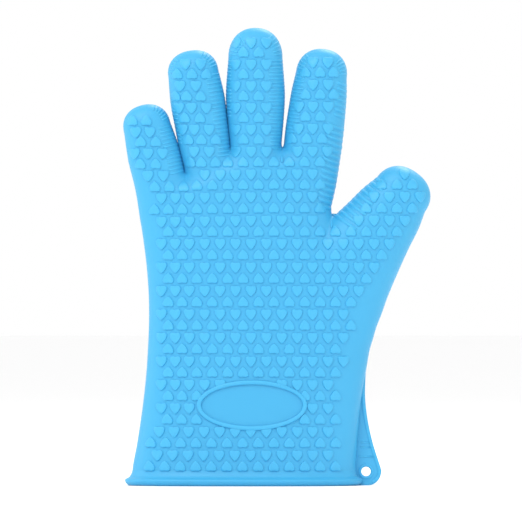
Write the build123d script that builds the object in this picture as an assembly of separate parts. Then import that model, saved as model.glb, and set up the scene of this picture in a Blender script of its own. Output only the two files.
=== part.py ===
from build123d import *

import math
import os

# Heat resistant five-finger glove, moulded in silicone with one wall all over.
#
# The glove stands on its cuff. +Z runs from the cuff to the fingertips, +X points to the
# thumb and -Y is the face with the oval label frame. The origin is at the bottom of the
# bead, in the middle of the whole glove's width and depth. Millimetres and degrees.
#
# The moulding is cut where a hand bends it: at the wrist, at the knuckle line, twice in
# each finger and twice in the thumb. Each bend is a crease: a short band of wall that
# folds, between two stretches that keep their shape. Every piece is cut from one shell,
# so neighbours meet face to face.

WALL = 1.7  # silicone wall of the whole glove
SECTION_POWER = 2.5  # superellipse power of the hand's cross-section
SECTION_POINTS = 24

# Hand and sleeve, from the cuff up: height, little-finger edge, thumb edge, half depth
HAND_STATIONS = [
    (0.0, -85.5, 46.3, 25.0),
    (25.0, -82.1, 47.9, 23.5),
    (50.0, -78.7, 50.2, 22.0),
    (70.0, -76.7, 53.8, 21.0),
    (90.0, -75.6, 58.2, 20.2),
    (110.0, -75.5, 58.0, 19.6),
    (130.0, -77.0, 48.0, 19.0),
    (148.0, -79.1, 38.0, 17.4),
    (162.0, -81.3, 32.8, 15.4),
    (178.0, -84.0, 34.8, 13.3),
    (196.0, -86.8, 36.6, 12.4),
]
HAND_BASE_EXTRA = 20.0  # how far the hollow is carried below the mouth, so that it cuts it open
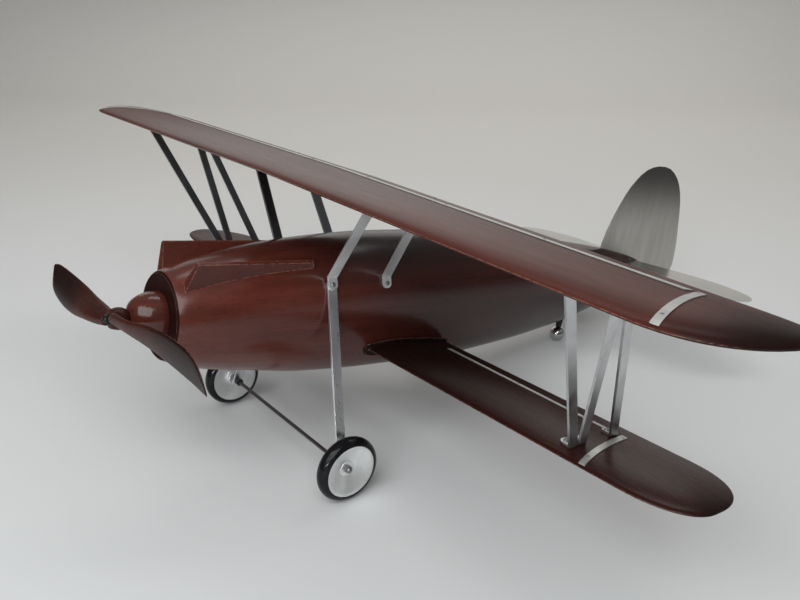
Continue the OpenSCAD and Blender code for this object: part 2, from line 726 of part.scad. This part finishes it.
──────────────────────────────
## Task
Reproduce each record exactly as it appears.

## Exercise answer
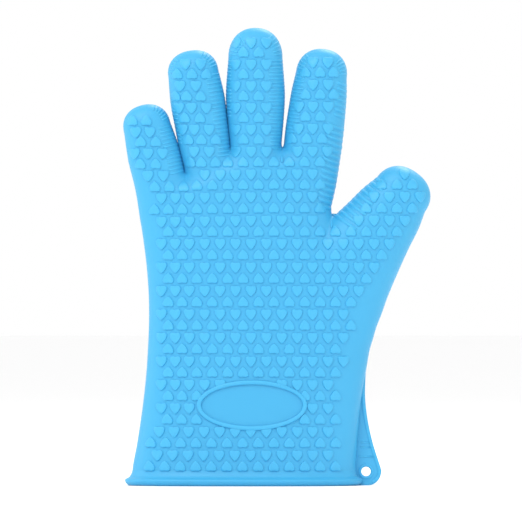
Write the build123d script that builds the object in this picture as an assembly of separate parts. Then import that model, saved as model.glb, and set up the scene of this picture in a Blender script of its own. Output only the two files.
=== part.py ===
from build123d import *

import math
import os

# Heat resistant five-finger glove, moulded in silicone with one wall all over.
#
# The glove stands on its cuff. +Z runs from the cuff to the fingertips, +X points to the
# thumb and -Y is the face with the oval label frame. The origin is at the bottom of the
# bead, in the middle of the whole glove's width and depth. Millimetres and degrees.
#
# The moulding is cut where a hand bends it: at the wrist, at the knuckle line, twice in
# each finger and twice in the thumb. Each bend is a crease: a short band of wall that
# folds, between two stretches that keep their shape. Every piece is cut from one shell,
# so neighbours meet face to face.

WALL = 1.7  # silicone wall of the whole glove
SECTION_POWER = 2.5  # superellipse power of the hand's cross-section
SECTION_POINTS = 24

# Hand and sleeve, from the cuff up: height, little-finger edge, thumb edge, half depth
HAND_STATIONS = [
    (0.0, -85.5, 46.3, 25.0),
    (25.0, -82.1, 47.9, 23.5),
    (50.0, -78.7, 50.2, 22.0),
    (70.0, -76.7, 53.8, 21.0),
    (90.0, -75.6, 58.2, 20.2),
    (110.0, -75.5, 58.0, 19.6),
    (130.0, -77.0, 48.0, 19.0),
    (148.0, -79.1, 38.0, 17.4),
    (162.0, -81.3, 32.8, 15.4),
    (178.0, -84.0, 34.8, 13.3),
    (196.0, -86.8, 36.6, 12.4),
]
HAND_BASE_EXTRA = 20.0  # how far the hollow is carried below the mouth, so that it cuts it open
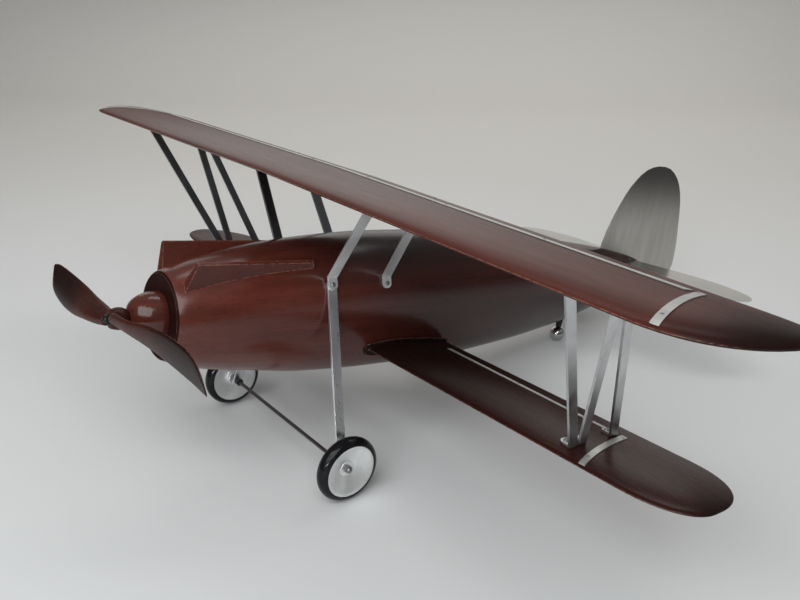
Continue the OpenSCAD and Blender code for this object: part 2, from line 726 of part.scad. This part finishes it.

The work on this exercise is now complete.